Artificial Intelligence techniques in Vehicle-to-Grid (V2G) systems: A review, comparative study, and model evaluation
Mahmoud Elnady, Štěpán Ožana
Abstract
The increasing adoption of electric vehicles (EVs) has positioned Vehicle-to-Grid (V2G) systems as a cornerstone for the integration of renewable energy into the power grid. By enabling bidirectional energy flow, V2G systems contribute to grid stability, load balancing, and peak shaving. However, the complexity of real-time energy management in V2G requires advanced solutions. Artificial Intelligence (AI) techniques have emerged as powerful tools for optimizing various aspects of V2G, including demand prediction, scheduling, battery health monitoring, and grid stabilization. This paper reviews state-of-the-art AI methods applied to V2G systems, categorizing them into machine learning, deep learning, and optimization algorithms.

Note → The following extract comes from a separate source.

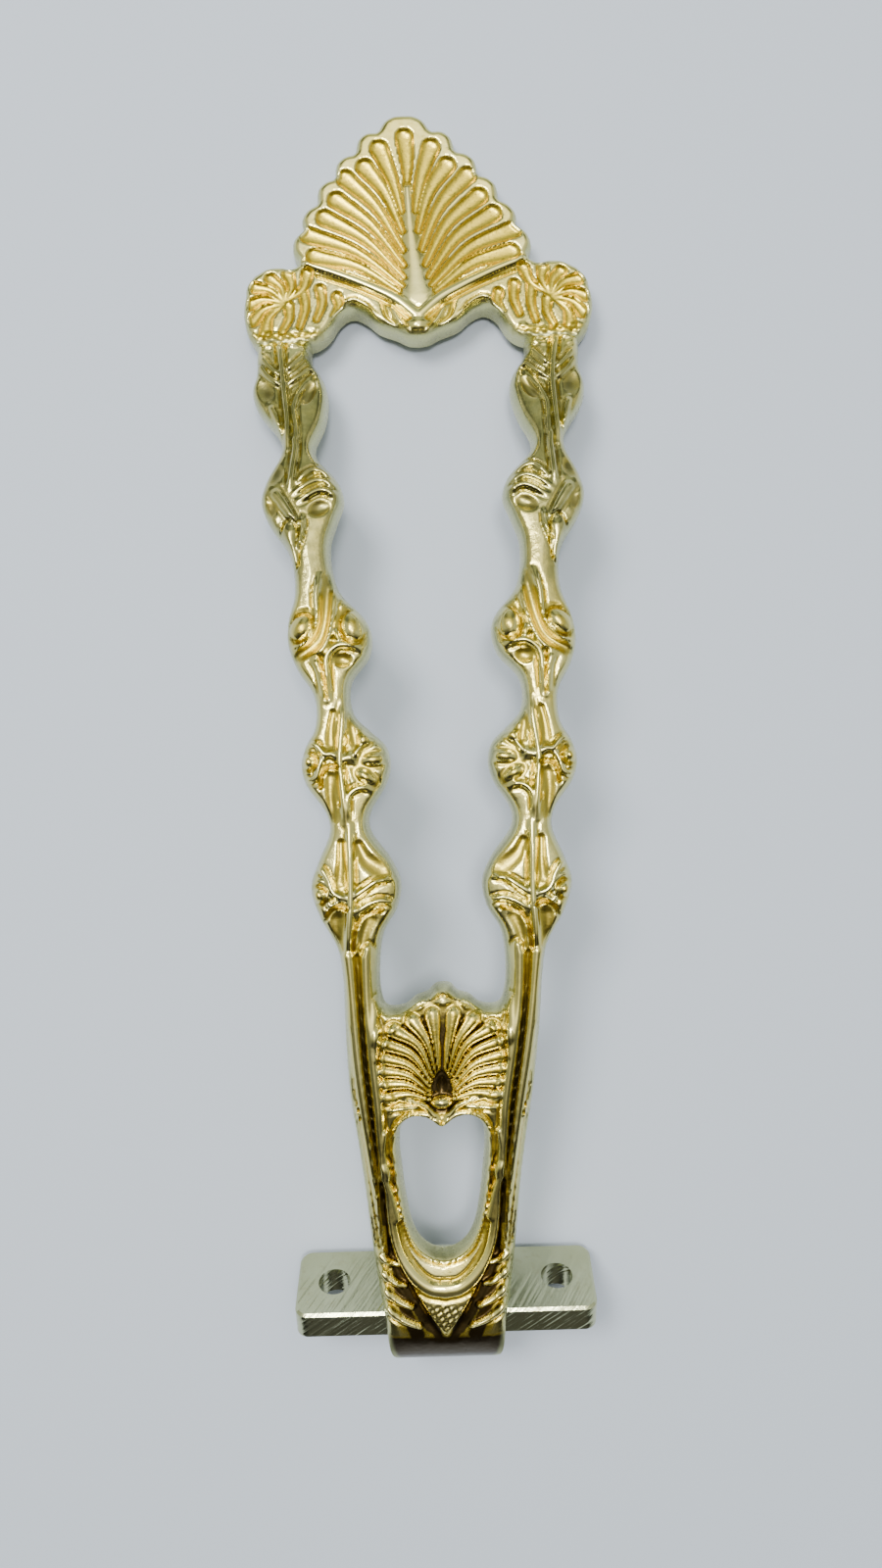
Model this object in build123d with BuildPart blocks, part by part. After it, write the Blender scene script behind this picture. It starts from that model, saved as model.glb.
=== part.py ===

A comprehensive literature review highlights the development trajectory, challenges, and achievements in applying AI to V2G systems. A comparative study evaluates these models based on accuracy, efficiency, scalability, and adaptability. Additionally, a case study on implementing an LSTM-ILP hybrid model for V2G optimization in a residential community demonstrates practical application and performance benefits. Insights into future research directions are also provided.